▸ What is needed:
Using the data beneath this instruction, retype only the lines from the one that contains "back_panel();" down to the one that contains "in imported if", both included, exactly as they appear.

═══ Supplied material

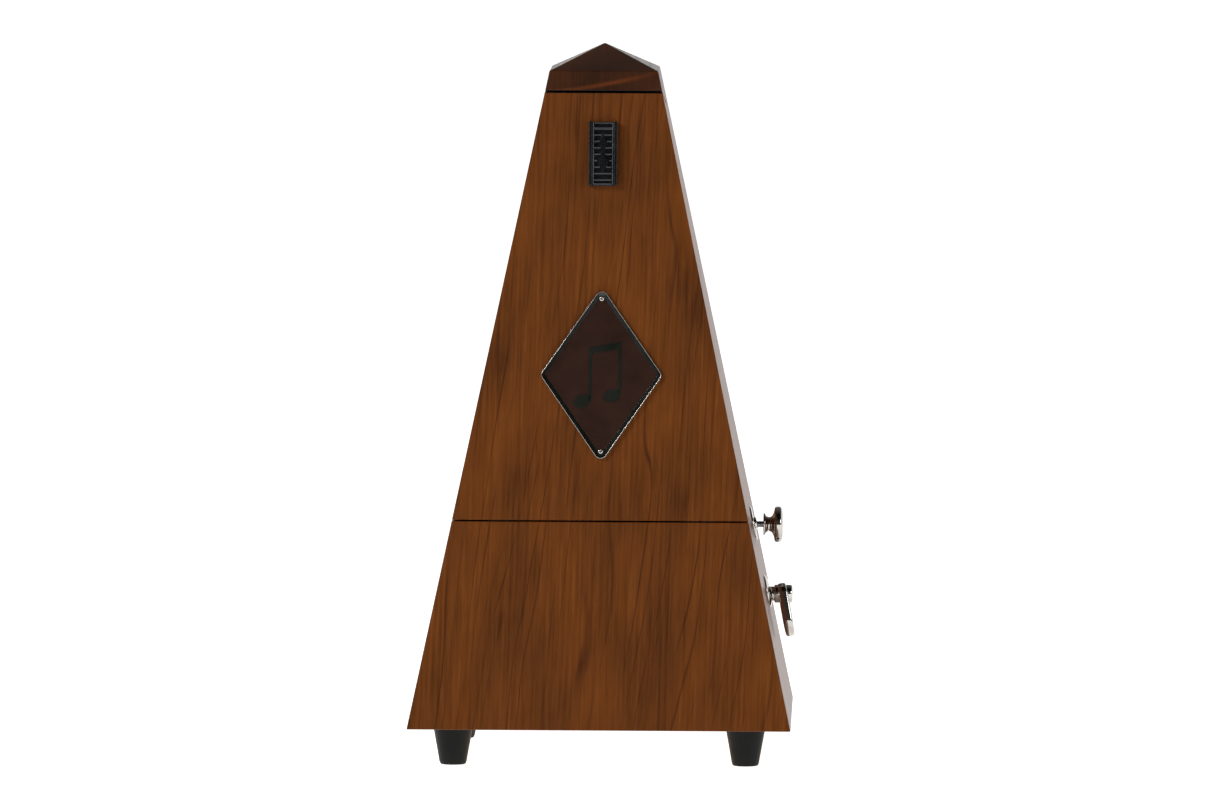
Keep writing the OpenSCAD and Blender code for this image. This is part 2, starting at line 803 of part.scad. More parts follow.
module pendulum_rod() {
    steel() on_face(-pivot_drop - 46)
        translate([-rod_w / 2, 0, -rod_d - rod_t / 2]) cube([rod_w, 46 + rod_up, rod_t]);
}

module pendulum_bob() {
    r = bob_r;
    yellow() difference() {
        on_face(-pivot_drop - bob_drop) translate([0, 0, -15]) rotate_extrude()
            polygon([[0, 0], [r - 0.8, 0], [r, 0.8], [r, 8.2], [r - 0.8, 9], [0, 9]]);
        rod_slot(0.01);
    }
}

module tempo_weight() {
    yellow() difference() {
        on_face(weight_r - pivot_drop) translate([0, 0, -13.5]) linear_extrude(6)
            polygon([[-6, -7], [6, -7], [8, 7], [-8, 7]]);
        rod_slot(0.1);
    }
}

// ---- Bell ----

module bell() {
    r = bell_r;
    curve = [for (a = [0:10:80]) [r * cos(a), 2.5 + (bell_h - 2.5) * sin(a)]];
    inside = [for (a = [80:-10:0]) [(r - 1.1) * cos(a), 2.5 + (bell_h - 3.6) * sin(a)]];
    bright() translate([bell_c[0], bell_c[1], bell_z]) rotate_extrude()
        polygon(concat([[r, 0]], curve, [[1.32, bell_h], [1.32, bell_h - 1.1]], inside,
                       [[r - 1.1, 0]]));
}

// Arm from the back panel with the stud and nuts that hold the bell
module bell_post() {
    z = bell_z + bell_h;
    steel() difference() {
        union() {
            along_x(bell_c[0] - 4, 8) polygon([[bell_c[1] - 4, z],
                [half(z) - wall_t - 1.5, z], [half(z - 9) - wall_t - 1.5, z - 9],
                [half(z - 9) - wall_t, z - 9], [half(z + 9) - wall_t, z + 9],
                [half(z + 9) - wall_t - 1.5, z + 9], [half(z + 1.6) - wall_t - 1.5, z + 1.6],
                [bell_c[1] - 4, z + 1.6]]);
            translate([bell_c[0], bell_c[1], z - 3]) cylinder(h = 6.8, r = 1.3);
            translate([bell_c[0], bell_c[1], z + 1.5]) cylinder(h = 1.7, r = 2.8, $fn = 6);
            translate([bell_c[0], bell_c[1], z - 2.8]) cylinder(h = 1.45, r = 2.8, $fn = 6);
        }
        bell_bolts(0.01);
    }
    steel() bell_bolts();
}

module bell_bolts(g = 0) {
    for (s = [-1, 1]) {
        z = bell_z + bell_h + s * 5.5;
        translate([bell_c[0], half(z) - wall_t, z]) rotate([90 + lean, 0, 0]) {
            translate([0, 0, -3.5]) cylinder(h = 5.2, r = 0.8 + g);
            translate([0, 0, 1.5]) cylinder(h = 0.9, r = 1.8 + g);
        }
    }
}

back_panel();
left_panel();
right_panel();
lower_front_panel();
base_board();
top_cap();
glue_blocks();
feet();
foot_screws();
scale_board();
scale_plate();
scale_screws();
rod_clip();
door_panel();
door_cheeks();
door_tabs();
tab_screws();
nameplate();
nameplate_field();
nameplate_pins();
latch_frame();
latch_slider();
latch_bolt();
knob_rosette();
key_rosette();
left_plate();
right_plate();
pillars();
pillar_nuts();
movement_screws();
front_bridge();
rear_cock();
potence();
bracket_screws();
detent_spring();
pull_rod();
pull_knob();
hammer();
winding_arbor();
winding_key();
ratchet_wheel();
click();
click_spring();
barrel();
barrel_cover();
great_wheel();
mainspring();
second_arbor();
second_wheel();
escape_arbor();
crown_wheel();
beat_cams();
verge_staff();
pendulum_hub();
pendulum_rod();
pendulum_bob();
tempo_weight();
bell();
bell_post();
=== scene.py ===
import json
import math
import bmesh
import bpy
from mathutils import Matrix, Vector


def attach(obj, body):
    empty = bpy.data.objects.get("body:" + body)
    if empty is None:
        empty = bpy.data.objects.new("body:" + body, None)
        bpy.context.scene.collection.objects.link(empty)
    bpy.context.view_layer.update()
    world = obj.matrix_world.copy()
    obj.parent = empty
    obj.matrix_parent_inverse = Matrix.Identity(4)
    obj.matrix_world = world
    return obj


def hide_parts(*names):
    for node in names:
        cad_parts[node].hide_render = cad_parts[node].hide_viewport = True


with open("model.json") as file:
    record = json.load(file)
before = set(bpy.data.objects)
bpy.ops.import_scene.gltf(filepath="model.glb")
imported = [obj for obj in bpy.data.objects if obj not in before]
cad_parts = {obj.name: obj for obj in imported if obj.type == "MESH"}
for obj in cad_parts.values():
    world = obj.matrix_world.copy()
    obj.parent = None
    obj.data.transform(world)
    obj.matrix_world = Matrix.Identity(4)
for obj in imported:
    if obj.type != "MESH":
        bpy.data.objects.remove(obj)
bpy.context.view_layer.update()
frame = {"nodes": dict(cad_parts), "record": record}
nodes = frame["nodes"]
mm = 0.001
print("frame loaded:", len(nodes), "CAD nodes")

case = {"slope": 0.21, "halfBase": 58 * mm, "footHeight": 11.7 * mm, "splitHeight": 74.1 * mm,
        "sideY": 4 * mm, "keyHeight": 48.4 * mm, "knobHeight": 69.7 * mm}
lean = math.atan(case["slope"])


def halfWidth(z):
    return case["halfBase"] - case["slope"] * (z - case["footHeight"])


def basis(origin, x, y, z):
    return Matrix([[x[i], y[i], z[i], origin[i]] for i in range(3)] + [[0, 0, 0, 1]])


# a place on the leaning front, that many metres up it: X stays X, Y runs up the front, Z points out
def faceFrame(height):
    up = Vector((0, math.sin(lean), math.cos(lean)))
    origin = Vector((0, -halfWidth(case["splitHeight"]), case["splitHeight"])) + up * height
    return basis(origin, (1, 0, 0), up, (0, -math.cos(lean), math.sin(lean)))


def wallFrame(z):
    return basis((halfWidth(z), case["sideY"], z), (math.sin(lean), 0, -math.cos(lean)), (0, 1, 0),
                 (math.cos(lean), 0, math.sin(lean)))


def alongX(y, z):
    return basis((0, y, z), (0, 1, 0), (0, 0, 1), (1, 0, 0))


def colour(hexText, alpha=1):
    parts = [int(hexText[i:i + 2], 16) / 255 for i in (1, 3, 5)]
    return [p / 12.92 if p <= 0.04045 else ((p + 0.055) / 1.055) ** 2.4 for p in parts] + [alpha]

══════

▸ Task solution:
back_panel();
left_panel();
right_panel();
lower_front_panel();
base_board();
top_cap();
glue_blocks();
feet();
foot_screws();
scale_board();
scale_plate();
scale_screws();
rod_clip();
door_panel();
door_cheeks();
door_tabs();
tab_screws();
nameplate();
nameplate_field();
nameplate_pins();
latch_frame();
latch_slider();
latch_bolt();
knob_rosette();
key_rosette();
left_plate();
right_plate();
pillars();
pillar_nuts();
movement_screws();
front_bridge();
rear_cock();
potence();
bracket_screws();
detent_spring();
pull_rod();
pull_knob();
hammer();
winding_arbor();
winding_key();
ratchet_wheel();
click();
click_spring();
barrel();
barrel_cover();
great_wheel();
mainspring();
second_arbor();
second_wheel();
escape_arbor();
crown_wheel();
beat_cams();
verge_staff();
pendulum_hub();
pendulum_rod();
pendulum_bob();
tempo_weight();
bell();
bell_post();
=== scene.py ===
import json
import math
import bmesh
import bpy
from mathutils import Matrix, Vector


def attach(obj, body):
    empty = bpy.data.objects.get("body:" + body)
    if empty is None:
        empty = bpy.data.objects.new("body:" + body, None)
        bpy.context.scene.collection.objects.link(empty)
    bpy.context.view_layer.update()
    world = obj.matrix_world.copy()
    obj.parent = empty
    obj.matrix_parent_inverse = Matrix.Identity(4)
    obj.matrix_world = world
    return obj


def hide_parts(*names):
    for node in names:
        cad_parts[node].hide_render = cad_parts[node].hide_viewport = True


with open("model.json") as file:
    record = json.load(file)
before = set(bpy.data.objects)
bpy.ops.import_scene.gltf(filepath="model.glb")
imported = [obj for obj in bpy.data.objects if obj not in before]
cad_parts = {obj.name: obj for obj in imported if obj.type == "MESH"}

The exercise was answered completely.